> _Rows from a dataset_
● ● ● ● ● ● ●

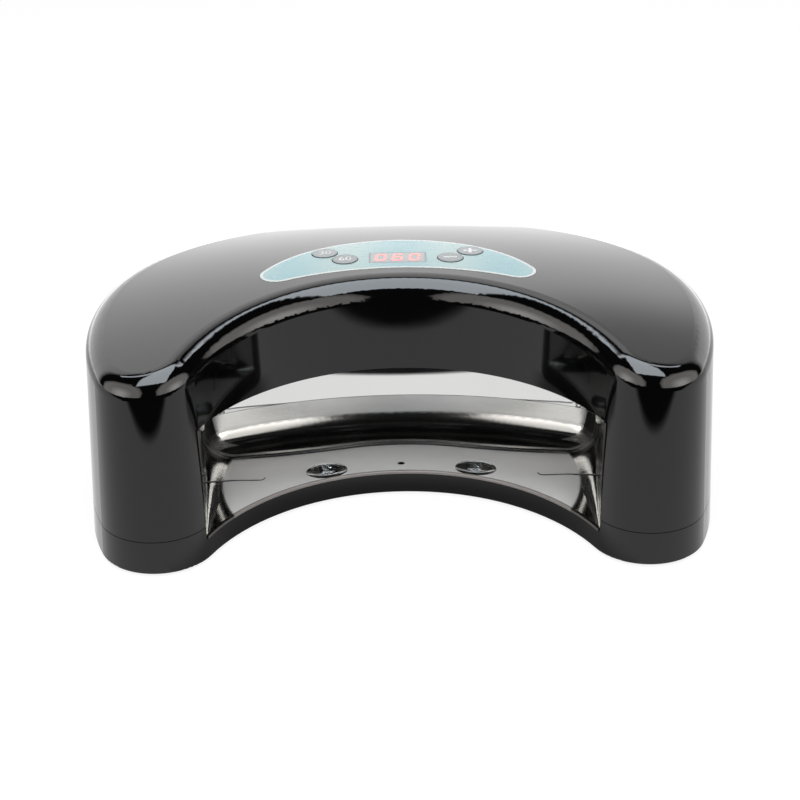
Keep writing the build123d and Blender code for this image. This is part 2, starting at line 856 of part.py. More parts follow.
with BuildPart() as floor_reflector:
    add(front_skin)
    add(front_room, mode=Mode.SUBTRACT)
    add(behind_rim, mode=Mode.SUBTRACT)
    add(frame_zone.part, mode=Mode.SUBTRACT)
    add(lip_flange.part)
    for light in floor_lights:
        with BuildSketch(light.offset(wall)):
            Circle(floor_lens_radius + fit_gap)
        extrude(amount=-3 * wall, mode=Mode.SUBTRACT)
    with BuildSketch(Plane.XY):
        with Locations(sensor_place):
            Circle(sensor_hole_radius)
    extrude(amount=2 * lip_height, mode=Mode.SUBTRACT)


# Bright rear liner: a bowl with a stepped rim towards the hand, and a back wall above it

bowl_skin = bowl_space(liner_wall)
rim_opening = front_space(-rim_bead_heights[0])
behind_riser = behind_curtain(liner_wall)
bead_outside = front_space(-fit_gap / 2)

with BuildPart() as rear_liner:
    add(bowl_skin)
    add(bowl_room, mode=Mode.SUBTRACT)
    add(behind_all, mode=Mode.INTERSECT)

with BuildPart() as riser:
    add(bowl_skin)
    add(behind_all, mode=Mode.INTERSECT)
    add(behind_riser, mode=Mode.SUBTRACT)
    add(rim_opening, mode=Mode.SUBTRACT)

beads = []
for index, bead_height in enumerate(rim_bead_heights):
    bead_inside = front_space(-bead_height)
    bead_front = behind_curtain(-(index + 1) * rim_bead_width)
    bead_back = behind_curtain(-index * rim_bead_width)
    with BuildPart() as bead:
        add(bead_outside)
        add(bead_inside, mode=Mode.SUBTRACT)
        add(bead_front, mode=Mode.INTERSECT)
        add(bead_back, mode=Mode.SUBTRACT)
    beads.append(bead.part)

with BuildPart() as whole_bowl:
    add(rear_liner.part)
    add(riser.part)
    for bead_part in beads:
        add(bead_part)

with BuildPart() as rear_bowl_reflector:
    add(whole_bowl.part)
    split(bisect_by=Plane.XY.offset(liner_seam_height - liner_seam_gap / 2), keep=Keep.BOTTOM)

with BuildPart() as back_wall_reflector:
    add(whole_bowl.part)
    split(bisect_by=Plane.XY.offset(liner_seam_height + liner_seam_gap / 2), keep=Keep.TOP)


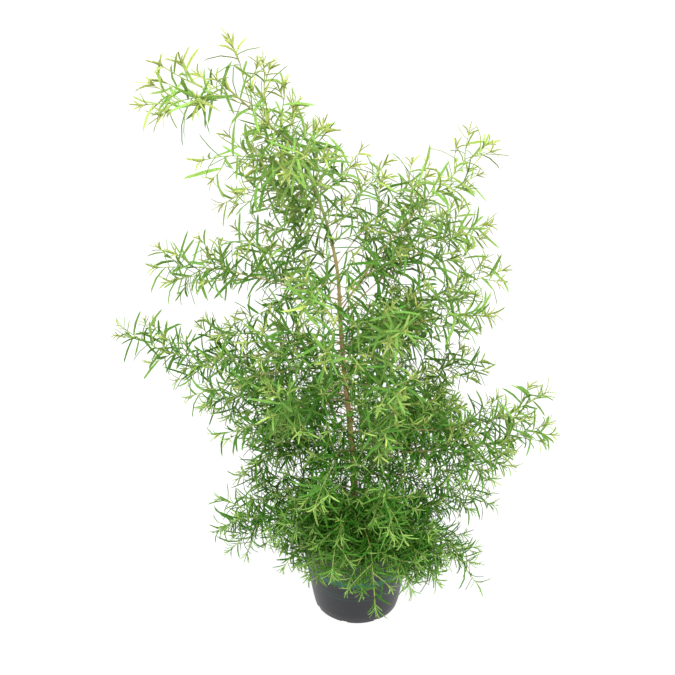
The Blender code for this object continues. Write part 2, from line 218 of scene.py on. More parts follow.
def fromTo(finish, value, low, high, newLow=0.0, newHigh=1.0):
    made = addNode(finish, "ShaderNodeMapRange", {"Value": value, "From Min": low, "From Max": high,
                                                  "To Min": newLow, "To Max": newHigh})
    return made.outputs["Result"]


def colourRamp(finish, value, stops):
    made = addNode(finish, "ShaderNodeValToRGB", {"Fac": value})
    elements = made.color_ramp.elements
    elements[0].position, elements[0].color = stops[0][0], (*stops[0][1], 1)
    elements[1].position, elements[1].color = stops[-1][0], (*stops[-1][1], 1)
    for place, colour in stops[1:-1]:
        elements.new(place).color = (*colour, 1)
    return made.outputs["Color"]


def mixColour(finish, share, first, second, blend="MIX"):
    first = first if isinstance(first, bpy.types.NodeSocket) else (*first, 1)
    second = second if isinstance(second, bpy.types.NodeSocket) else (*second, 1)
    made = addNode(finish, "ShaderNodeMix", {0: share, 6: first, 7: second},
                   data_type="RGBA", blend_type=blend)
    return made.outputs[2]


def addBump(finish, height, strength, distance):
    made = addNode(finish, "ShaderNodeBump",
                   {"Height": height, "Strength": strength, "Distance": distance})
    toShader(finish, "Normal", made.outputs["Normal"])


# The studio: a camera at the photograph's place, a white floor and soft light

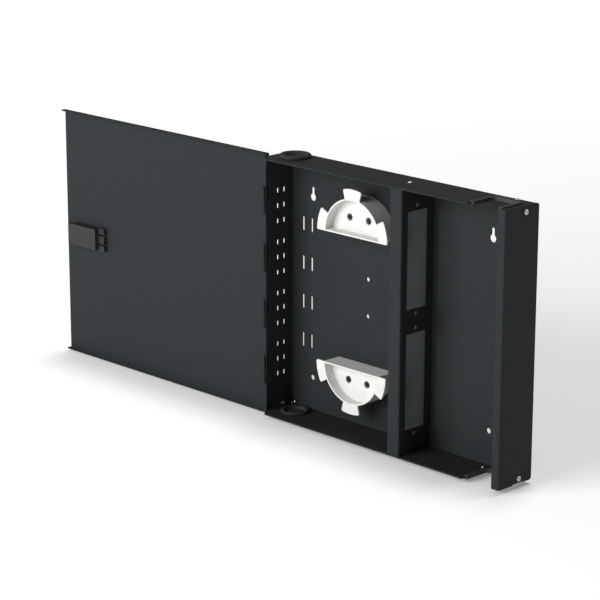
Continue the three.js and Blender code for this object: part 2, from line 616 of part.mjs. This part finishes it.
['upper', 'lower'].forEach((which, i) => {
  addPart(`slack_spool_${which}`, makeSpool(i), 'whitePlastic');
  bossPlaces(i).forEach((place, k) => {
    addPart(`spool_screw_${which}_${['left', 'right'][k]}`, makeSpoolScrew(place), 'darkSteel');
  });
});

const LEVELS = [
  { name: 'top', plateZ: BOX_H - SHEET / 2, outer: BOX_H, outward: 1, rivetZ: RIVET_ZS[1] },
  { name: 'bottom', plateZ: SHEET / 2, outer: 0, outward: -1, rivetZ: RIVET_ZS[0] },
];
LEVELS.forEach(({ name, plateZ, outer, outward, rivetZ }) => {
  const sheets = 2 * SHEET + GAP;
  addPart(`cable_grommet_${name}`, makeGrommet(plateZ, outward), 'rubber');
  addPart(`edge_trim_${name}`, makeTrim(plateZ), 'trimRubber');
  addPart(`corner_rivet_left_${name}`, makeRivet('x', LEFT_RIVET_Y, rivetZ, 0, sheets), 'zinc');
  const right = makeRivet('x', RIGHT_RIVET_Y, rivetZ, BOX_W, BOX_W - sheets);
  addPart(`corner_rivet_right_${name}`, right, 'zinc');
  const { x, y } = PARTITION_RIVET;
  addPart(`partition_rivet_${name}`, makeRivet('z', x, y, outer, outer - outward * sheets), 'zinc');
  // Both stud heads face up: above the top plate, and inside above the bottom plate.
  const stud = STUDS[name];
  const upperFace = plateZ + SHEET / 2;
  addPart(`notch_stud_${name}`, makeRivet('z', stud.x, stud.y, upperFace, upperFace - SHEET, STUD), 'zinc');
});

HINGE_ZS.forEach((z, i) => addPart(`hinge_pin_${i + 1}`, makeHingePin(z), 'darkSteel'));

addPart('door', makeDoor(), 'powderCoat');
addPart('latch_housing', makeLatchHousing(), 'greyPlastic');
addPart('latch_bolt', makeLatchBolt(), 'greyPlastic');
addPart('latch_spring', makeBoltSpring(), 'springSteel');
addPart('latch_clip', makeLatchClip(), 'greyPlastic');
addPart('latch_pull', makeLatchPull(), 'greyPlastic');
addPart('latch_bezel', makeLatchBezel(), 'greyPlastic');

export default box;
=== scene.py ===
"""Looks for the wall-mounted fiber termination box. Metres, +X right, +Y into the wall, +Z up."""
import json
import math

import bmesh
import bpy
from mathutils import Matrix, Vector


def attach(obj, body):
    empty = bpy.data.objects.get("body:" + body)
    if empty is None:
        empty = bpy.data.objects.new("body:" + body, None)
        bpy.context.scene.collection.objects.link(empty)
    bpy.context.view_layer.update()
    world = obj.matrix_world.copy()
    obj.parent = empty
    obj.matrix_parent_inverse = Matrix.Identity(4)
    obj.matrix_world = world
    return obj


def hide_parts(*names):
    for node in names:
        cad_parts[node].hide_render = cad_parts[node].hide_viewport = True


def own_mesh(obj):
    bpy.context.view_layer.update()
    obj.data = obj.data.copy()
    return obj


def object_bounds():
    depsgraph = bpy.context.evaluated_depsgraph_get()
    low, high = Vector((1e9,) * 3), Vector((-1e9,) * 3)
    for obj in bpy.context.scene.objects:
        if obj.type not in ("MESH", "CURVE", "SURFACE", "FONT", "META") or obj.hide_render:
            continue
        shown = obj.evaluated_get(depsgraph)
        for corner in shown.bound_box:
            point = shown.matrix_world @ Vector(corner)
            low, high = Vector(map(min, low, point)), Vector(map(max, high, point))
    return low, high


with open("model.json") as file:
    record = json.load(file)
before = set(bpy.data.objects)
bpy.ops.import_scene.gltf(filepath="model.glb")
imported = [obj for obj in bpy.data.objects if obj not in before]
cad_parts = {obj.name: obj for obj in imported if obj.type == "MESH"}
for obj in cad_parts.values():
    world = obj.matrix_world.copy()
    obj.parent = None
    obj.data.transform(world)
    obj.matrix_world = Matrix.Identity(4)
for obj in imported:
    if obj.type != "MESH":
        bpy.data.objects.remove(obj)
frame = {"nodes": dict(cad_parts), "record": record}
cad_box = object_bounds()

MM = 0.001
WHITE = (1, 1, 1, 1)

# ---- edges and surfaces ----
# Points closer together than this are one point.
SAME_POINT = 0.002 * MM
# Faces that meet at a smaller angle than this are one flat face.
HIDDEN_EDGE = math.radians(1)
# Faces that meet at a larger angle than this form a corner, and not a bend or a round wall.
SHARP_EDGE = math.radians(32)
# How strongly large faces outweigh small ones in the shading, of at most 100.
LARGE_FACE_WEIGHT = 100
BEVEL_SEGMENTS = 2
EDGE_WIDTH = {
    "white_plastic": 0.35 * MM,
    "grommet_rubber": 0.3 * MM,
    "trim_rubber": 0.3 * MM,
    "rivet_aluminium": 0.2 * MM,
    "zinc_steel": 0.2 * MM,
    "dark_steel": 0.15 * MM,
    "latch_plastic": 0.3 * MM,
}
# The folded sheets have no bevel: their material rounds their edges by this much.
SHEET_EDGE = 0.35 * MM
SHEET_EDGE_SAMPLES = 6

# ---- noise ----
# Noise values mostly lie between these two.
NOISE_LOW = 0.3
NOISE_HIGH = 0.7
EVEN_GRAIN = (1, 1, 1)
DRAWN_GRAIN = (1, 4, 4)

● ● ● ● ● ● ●

> _EXERCISE DETAILS_
Print, without alteration, the lines from the line with "HINGE_ZS.forEach((z, i) =>" to the line with "shown = obj.evaluated_get(depsgraph)". Include both of them, and omit every other line.

> _ANSWER TO THE PROBLEM_
HINGE_ZS.forEach((z, i) => addPart(`hinge_pin_${i + 1}`, makeHingePin(z), 'darkSteel'));

addPart('door', makeDoor(), 'powderCoat');
addPart('latch_housing', makeLatchHousing(), 'greyPlastic');
addPart('latch_bolt', makeLatchBolt(), 'greyPlastic');
addPart('latch_spring', makeBoltSpring(), 'springSteel');
addPart('latch_clip', makeLatchClip(), 'greyPlastic');
addPart('latch_pull', makeLatchPull(), 'greyPlastic');
addPart('latch_bezel', makeLatchBezel(), 'greyPlastic');

export default box;
=== scene.py ===
"""Looks for the wall-mounted fiber termination box. Metres, +X right, +Y into the wall, +Z up."""
import json
import math

import bmesh
import bpy
from mathutils import Matrix, Vector


def attach(obj, body):
    empty = bpy.data.objects.get("body:" + body)
    if empty is None:
        empty = bpy.data.objects.new("body:" + body, None)
        bpy.context.scene.collection.objects.link(empty)
    bpy.context.view_layer.update()
    world = obj.matrix_world.copy()
    obj.parent = empty
    obj.matrix_parent_inverse = Matrix.Identity(4)
    obj.matrix_world = world
    return obj


def hide_parts(*names):
    for node in names:
        cad_parts[node].hide_render = cad_parts[node].hide_viewport = True


def own_mesh(obj):
    bpy.context.view_layer.update()
    obj.data = obj.data.copy()
    return obj


def object_bounds():
    depsgraph = bpy.context.evaluated_depsgraph_get()
    low, high = Vector((1e9,) * 3), Vector((-1e9,) * 3)
    for obj in bpy.context.scene.objects:
        if obj.type not in ("MESH", "CURVE", "SURFACE", "FONT", "META") or obj.hide_render:
            continue
        shown = obj.evaluated_get(depsgraph)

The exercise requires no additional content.